My plan is to get a good night's sleep, at least 12 hours, and hit the trail early. I'll hike a bit longer tomorrow to make up for today's lack in mileage, and hopefully the 'storms' will keep temperatures down a bit to make doing so a bit easier. I started by saying I'm not sure if today went as planned or not. I'm not sure if I expected to get my normal 20-23 miles in or even less, but there's part of me that's disappointed with a mid-16s number. C'est la vie, mileage isn't everything. Luckily I've got some time to walk tomorrow. And the day after. And the day after...

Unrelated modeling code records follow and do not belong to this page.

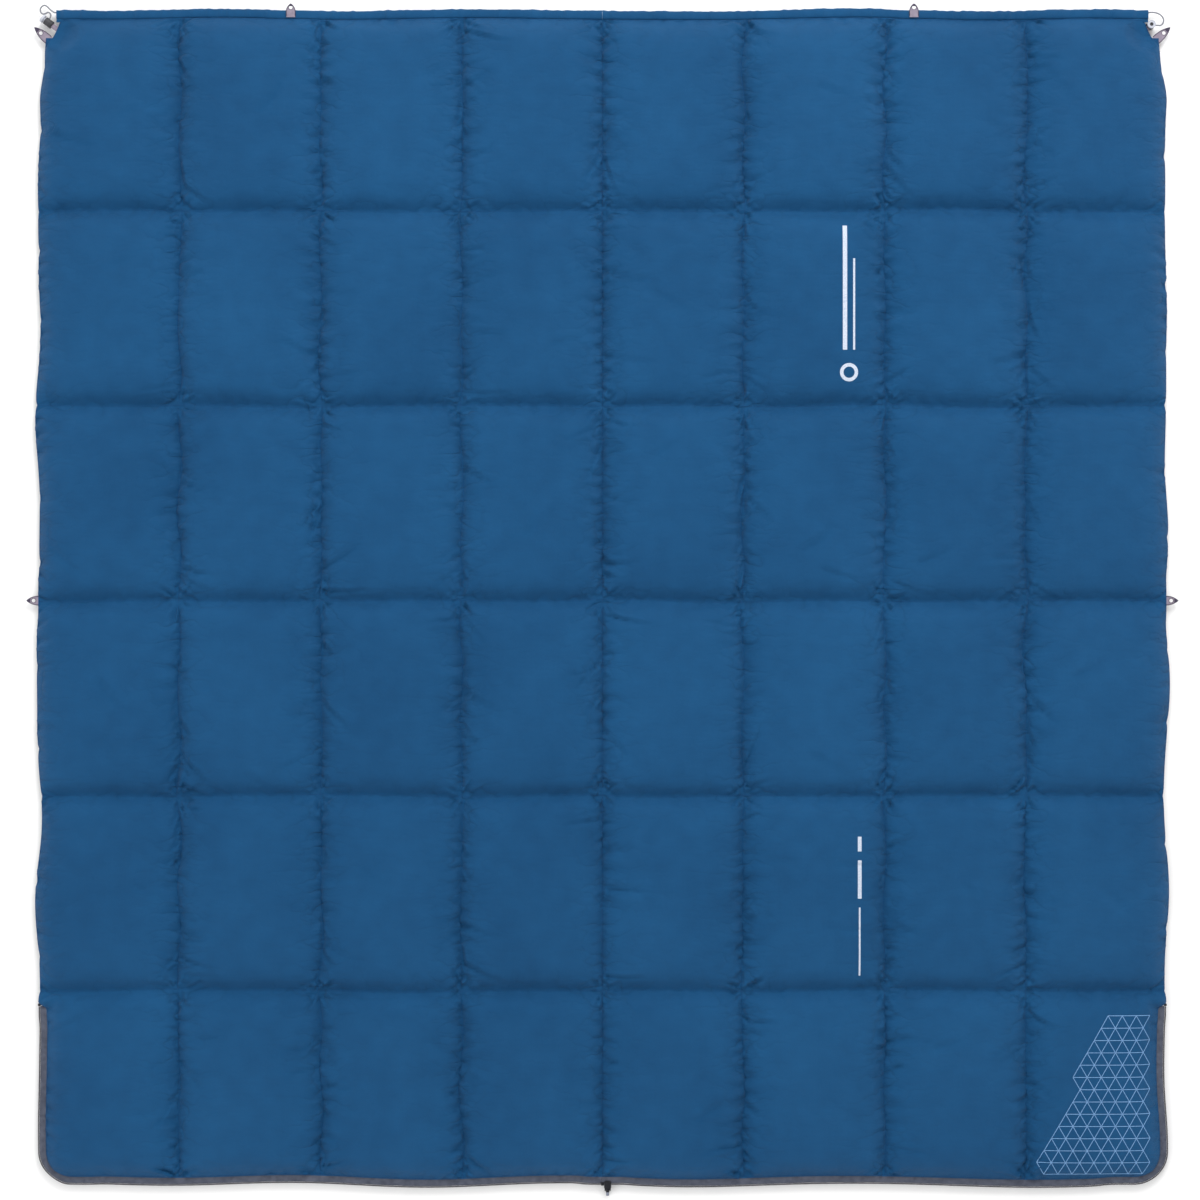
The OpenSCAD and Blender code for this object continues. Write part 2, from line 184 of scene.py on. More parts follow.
def tube_parts(route, radius, sides=12):
    """Points, faces and UVs in metres of a capped round tube along a route."""
    route = np.asarray(route, float)
    along = np.gradient(route, axis=0)
    along /= np.linalg.norm(along, axis=1, keepdims=True)
    upright = np.tile([0.0, 0.0, 1.0], (len(route), 1))
    upright[np.abs(along[:, 2]) > 0.95] = [1.0, 0.0, 0.0]
    across = np.cross(upright, along)
    across /= np.linalg.norm(across, axis=1, keepdims=True)
    up = np.cross(along, across)
    turn = np.arange(sides) * 2 * math.pi / sides
    ring = across[:, None] * np.cos(turn)[None, :, None] + up[:, None] * np.sin(turn)[None, :, None]
    verts = (route[:, None] + radius * ring).reshape(-1, 3)
    faces = [list(f) for f in grid_faces(len(route), sides, wrap=True)]
    faces.append(list(range(sides))[::-1])
    faces.append(list(range(len(verts) - sides, len(verts))))
    steps = np.linalg.norm(np.diff(route, axis=0), axis=1)
    run = np.concatenate([[0], np.cumsum(steps)])
    uvs = np.stack(np.meshgrid(turn * radius, run), -1).reshape(-1, 2)
    return verts, faces, uvs


def tube(name, route, radius, sides=12):
    verts, faces, uvs = tube_parts(route, radius, sides)
    return new_piece(name, verts, faces, uvs=uvs)


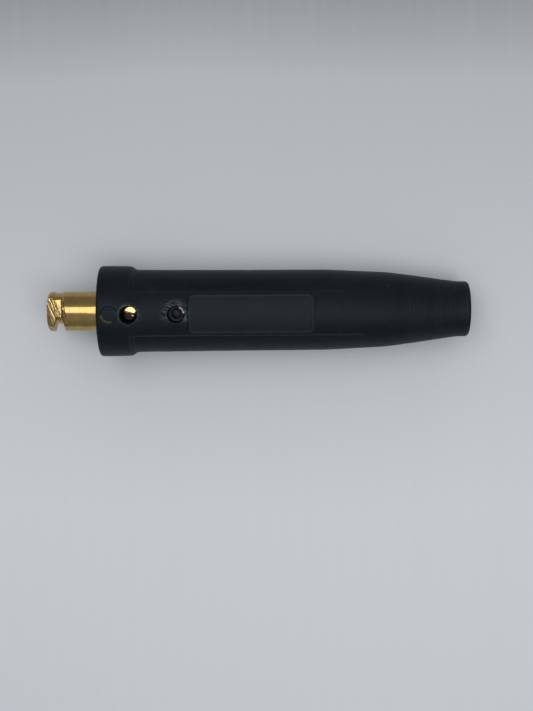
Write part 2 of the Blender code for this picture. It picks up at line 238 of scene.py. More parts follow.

I'll close by sending a big heartfelt thanks to Keon and the great customer service team at Granite Gear who got me the part I needed to keep hiking in less than 48 hours. I truly appreciate the work you out into getting that done. Definitely a company that's as great as their products.
Back to sleep for me. Interestingly enough this is my first night tenting alone in my 5 weeks (today's the start of week 5!) on the trail. Certainly puts a guy's auditory sensors on high alert.